Part of it might be that on top of the horrible timing of everything, Marvel’s kind of lost all sense of traction when it comes to these changes. As I’ve grumbled about a bit already, it really can’t be understated how the constant changing identities, temporarily going evil, and shifting rosters is really making Marvel into a incomprehensible stew. There’s so much glut nothing feels like an ongoing, stable world anymore like the comics used to. As a result, a comic like this that should be big and earth-shattering really doesn’t have much of an impact when you get right down to it. It’s not just that we know, intellectually, none of this is permanent. It doesn’t even feel that significant. The comic lacks the emotional weight as it does logic, and, deprived of both, the story suffers. What should be a comic that changes everything feel like just another day at today’s Marvel Comics.

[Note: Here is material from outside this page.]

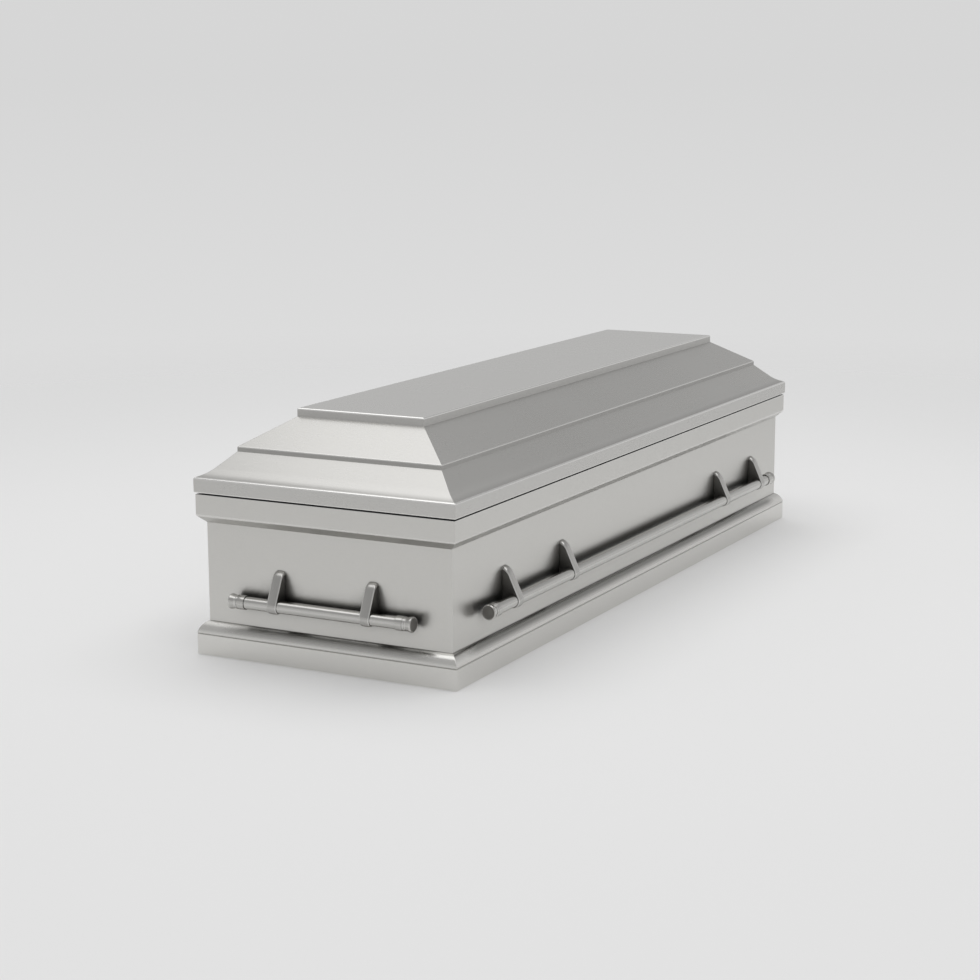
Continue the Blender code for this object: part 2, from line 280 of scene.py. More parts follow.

This company behaves more and more like a showman of some sort. A weird, corporate huckster – part Gordon Gecko and part… Christian Bale from Newsies. “Step right up, read all about it! Have I got a story for you, pal!” Constantly shifting the spotlight to the next big thing, completely uninterested in the changes at hand and instead eager to just move on immediately. All hype, zero payoff. Yeah, it’s cool that Doom is going to be Iron Man, but, really, how invested does Marvel seem to you in this idea? Like them, I think the answer for both of us is “not very.”
I admit, part of my reaction is based on stuff not necessarily the fault of the comic itself, but when and how it was published and because of greater problems within Marvel Comics itself. But I can only go with the reality of the situation. This comic was not published in a vacuum. The external world matters and is relevant. However, looking over this comic, even taking aside all this nonsense, which I think is completely unjustified, but even giving this and Marvel all the benefit of doubt in the world, even then, I still don’t give this a recommendation. Neither the art nor the writing really deliver on a comic that yes, should be really good to sell this new idea. As it stands, no. I say no. You’ll find better stories elsewhere this week – see my last two reviews for examples.
So that’s a shame. I really want this story to work. It could be so fun, and man, it’s Doctor Doom. I hope things improve. I want to love this series. I am ready for Doom.